Tuesday, September 09, 2014

The Rotherham sex ring isn’t even the first example of authorities brushing pedophilia under the rug because the perps belonged to a well-organized, militant minority

When an anonymous researcher in Rotherham, England submitted a report thirteen years ago concerning a group of Pakistani men who were sexually abusing local girls she didn’t expect to face disciplinary action.
Benny Huang points out that the Rotherham scandal is not an isolated incident — far from it.
Her report was poorly received by the Rotherham Council which proceeded to launch a hasty coverup. Its members were so fearful that they would be accused of bias against racial and religious minorities that they turned a blind eye to the child-rape bonanza occurring under their noses.

 … Fortunately, the coverup appears to be over. Authorities are now admitting that a major sex slavery ring was operating across northern England between 1997 and 2013. A conservative estimate of the number of victims is about 1,400. One wonders how many of those victims might have been allowed to keep their innocence if someone in Rotherham had taken action in 2001 when the anonymous researcher first submitted her report. We’ll never know.
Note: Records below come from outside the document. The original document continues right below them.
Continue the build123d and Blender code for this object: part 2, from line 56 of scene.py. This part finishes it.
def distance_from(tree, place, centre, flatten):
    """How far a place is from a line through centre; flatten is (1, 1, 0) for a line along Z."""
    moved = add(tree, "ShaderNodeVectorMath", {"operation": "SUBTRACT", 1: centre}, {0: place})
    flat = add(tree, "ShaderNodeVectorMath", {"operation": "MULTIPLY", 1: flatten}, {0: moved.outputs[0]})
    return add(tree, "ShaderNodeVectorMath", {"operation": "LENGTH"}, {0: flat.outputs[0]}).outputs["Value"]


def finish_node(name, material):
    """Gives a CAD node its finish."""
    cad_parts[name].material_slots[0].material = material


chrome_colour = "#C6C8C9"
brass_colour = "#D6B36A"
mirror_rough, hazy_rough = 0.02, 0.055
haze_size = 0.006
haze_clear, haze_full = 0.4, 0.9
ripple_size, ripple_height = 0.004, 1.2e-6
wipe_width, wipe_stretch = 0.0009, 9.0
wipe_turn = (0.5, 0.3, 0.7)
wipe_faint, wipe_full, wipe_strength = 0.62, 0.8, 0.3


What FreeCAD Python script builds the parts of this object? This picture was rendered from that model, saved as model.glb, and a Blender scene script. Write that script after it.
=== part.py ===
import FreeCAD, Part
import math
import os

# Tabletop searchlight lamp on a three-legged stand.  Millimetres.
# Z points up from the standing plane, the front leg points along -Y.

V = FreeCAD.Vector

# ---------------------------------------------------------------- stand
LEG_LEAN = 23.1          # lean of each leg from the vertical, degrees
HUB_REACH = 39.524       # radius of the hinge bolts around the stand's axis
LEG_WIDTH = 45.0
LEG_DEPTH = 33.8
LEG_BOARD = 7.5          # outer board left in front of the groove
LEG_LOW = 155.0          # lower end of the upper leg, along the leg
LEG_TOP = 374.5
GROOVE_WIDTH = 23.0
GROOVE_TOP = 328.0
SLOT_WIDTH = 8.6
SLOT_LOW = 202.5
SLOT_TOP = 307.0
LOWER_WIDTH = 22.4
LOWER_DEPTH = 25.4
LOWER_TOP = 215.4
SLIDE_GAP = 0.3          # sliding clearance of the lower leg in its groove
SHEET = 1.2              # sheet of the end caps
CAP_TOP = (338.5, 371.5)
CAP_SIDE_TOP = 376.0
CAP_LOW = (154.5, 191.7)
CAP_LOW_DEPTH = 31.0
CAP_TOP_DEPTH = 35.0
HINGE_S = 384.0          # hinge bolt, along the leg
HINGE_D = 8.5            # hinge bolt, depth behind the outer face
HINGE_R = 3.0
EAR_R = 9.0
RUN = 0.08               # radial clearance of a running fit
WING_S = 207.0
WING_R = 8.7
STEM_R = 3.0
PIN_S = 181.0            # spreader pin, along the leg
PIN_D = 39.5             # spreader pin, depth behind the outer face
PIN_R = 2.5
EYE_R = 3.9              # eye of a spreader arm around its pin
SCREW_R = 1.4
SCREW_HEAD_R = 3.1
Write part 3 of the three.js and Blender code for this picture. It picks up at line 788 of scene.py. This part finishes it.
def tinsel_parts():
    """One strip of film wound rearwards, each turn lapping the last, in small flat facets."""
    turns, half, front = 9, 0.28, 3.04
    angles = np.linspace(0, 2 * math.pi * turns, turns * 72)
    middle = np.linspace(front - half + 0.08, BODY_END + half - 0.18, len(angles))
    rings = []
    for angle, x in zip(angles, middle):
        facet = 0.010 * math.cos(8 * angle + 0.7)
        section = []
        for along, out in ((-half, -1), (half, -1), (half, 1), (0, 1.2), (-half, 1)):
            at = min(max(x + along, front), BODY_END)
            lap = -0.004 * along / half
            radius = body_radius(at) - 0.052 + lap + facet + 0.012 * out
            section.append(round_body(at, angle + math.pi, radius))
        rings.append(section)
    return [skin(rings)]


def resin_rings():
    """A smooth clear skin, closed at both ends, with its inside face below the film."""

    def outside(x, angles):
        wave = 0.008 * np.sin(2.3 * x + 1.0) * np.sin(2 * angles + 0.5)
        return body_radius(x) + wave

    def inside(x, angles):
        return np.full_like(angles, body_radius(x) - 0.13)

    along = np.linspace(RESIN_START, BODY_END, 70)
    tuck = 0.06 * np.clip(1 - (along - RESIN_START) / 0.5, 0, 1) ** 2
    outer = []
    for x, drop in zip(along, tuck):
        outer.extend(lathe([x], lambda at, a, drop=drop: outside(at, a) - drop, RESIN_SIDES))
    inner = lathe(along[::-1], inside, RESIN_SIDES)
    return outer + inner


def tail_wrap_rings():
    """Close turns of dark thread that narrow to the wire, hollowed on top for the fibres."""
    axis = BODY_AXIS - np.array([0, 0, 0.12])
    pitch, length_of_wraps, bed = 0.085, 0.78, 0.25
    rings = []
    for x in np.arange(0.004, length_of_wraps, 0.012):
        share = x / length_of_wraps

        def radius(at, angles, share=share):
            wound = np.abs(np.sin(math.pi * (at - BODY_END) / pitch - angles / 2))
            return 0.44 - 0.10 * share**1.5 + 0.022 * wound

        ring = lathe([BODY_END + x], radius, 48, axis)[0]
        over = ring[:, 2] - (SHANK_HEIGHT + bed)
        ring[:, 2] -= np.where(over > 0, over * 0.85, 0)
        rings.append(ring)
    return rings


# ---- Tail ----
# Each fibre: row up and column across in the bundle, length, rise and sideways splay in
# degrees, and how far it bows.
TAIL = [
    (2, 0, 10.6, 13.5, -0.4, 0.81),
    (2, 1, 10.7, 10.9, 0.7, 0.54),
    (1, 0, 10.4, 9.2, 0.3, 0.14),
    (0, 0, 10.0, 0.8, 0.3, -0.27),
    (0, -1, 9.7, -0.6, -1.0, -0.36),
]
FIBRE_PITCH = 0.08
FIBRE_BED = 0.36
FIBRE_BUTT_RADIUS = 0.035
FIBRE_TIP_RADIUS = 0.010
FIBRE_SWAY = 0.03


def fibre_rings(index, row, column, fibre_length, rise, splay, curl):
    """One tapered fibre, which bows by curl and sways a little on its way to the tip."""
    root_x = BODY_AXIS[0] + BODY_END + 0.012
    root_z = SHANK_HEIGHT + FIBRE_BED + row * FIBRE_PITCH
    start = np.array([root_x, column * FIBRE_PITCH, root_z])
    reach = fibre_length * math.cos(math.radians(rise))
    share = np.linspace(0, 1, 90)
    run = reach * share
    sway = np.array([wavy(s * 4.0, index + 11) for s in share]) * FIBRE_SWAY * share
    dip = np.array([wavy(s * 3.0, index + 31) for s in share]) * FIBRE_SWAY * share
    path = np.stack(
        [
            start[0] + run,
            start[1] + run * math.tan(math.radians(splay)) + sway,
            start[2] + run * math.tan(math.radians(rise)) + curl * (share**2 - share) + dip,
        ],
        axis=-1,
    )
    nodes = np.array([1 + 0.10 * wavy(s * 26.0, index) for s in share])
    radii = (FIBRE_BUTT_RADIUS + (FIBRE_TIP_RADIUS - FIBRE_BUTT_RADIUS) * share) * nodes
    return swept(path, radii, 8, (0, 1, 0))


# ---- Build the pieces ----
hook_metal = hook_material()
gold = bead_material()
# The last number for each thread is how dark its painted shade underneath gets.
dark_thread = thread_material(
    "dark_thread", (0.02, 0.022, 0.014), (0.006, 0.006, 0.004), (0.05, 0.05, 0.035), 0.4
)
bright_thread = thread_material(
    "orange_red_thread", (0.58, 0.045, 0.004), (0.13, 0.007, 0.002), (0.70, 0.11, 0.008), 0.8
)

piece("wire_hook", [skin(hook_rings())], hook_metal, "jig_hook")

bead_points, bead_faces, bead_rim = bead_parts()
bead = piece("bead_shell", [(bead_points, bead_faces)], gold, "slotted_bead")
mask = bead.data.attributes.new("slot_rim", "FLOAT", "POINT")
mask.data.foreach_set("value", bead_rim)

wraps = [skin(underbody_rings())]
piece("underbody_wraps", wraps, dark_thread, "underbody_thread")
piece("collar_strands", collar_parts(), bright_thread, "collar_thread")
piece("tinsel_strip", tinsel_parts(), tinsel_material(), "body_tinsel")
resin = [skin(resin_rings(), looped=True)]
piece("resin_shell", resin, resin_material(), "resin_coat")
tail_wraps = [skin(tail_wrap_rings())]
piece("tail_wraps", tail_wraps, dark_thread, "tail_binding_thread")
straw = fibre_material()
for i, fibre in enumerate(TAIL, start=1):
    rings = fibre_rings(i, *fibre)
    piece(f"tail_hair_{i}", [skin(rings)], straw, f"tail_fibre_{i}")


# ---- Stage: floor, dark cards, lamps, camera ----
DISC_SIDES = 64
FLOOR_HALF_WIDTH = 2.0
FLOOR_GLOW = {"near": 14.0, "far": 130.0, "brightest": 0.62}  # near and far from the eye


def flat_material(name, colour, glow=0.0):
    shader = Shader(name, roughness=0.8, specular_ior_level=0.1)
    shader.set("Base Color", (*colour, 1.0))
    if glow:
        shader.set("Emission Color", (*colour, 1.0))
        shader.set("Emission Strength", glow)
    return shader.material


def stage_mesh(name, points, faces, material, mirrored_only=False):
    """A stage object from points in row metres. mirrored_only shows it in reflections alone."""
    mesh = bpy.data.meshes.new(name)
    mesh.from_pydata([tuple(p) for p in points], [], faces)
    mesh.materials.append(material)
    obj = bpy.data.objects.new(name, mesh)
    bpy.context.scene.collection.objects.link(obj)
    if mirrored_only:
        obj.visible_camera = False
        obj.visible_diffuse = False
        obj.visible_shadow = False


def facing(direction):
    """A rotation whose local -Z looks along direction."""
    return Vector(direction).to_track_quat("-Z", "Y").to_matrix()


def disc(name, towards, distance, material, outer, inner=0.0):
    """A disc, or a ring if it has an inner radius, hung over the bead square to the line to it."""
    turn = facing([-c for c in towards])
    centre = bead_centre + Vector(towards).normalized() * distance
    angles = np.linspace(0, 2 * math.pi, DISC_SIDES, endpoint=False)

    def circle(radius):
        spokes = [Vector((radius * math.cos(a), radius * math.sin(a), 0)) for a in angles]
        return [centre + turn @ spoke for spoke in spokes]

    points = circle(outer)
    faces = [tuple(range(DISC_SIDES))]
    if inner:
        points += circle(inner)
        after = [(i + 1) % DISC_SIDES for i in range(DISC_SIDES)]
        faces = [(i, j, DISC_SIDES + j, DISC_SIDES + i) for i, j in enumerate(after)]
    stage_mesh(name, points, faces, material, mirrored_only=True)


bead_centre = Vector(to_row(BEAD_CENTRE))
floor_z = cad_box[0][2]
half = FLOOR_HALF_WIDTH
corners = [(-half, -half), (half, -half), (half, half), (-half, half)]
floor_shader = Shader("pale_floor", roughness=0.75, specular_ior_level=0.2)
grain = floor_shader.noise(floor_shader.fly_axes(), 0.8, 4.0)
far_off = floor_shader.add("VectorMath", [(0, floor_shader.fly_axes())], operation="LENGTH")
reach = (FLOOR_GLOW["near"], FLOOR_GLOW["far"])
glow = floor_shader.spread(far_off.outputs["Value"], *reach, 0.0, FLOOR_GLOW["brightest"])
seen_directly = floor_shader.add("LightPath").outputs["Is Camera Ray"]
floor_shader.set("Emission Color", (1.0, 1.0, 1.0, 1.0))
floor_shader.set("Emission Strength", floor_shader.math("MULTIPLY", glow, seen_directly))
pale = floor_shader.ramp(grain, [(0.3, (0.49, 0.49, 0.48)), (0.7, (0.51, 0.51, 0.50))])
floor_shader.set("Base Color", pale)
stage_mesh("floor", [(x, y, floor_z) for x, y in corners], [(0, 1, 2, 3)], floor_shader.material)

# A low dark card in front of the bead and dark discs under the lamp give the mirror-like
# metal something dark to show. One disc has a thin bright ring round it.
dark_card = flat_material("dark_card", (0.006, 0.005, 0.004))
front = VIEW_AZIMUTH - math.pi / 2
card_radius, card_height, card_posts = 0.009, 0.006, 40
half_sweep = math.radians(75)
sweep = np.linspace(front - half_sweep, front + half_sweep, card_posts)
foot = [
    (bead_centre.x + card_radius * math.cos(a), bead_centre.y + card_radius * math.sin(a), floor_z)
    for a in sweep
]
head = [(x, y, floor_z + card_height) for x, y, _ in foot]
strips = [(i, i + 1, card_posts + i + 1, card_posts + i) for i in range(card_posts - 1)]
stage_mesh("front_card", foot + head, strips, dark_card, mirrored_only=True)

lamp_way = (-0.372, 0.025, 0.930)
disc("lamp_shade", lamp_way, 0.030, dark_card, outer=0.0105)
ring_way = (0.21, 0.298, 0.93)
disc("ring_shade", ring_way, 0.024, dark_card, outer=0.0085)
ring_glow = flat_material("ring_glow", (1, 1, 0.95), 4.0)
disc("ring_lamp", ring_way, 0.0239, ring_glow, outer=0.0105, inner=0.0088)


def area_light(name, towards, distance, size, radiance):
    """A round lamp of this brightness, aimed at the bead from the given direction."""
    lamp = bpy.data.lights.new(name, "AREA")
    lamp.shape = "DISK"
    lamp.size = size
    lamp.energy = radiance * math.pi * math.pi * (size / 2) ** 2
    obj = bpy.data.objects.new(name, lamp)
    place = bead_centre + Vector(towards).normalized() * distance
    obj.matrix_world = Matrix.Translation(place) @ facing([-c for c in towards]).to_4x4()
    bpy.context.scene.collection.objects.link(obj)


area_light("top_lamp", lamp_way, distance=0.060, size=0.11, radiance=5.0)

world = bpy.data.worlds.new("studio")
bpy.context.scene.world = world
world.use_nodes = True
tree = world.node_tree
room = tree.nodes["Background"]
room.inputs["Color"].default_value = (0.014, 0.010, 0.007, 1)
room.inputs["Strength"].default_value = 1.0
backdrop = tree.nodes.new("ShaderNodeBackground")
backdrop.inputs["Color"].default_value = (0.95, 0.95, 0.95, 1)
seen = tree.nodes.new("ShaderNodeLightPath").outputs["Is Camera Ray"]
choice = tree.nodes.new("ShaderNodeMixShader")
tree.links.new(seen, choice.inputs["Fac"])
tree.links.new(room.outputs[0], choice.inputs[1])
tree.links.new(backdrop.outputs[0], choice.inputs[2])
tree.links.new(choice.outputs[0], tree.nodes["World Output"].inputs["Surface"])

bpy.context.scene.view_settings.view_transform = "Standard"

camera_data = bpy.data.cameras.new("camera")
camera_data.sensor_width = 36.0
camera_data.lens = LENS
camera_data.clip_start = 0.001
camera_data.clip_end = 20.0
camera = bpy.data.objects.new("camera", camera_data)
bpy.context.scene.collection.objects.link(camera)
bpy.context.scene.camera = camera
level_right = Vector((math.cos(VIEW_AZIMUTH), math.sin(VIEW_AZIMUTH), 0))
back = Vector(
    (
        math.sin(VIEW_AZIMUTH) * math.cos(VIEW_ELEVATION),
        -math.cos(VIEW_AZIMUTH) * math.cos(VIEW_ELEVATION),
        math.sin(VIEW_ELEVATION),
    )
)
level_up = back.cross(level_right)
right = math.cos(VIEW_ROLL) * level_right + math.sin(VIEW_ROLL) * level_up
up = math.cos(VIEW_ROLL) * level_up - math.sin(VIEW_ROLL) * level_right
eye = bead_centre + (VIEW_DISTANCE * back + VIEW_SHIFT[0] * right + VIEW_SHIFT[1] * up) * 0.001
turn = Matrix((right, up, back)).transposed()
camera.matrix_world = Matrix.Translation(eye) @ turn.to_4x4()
It takes a special kind of coward to allow kiddie-diddlers to run amok for fear of being called a bigot. Or does it? Covering for child molesters is getting to be rather routine in Britain. The Rotherham sex ring isn’t even the first example I’ve read of authorities brushing pedophilia under the rug because the perps belonged to a well-organized, militant minority. In at least two other situations, repeated credible accusations of child abuse against male homosexuals were ignored because the officials feared being perceived as “homophobic.”
Craig Faunch and Ian Wathey of Wakefield, England served as foster parents to eighteen children in 2003 and 2004. The two men sexually abused at least four of them. The fact that they requested troubled boys didn’t seem to send up any red flags. A report released in 2007 indicated that the two pervy child rapists were considered “trophy carers” because of their sexuality and that social workers went out of their way to show how accepting they were of same-sex foster parents. “It was clear that a number of staff were afraid of being thought homophobic,” said the report. “The fear of being discriminatory led them to fail to discriminate between the appropriate and the abusive.”
Child sexual abuse on a larger scale infested the Islington section of central London in the 1970s and 1980s. Again, the perpetrators were “gay” men, and again the crimes were covered up for precisely that reason. One survivor was Demetrious Panton who is now a forty-seven year old lawyer. According to the Daily Mail: “[Panton] was targeted by a now notorious paedophile ring, whose members at some point ran every one of the council’s twelve care homes. For more than a decade, the group was able to prey on children with virtual impunity, convincing Labour-run Islington’s political elite that anyone who attempted to blow the whistle on their crimes was motivated by homophobia.”

 … Some might argue that “straights” sometimes rape kids too. They would be right, of course, though proportionately speaking there’s simply no comparison—male homosexuals commit an absurdly large percentage of sex crimes against minors. Even so, the “straights do it too” argument fails for another, more important reason—no one ignores credible accusations of sexual abuse out of fear of being called a “heterophobe.” People aren’t trained to self-censor their words, and even their thoughts, when heterosexual men are preying on underage girls. Not unless those men happen to belong another protected group such as Pakistani Muslims.

That’s just the reality of Britain today and we’re probably not much better. Their society suffers from a surplus of cowardly authority figures who won’t lift a finger to protect children if it means that someone might call them a mean name. What spawned this kind of gutless pusillanimity?

 … Members of the cultural elite have created a taboo against criticizing members of groups they deem to be oppressed. The very same cultural elite serves as defenders and enforcers of that taboo, making sure that anyone who defies them pays a steep price. Like dogs who are taught via electrical shock not to stray from their kennels, ordinary people learn to keep mum about things they know aren’t right, even it means acting as an accomplice after the fact by concealing the truth.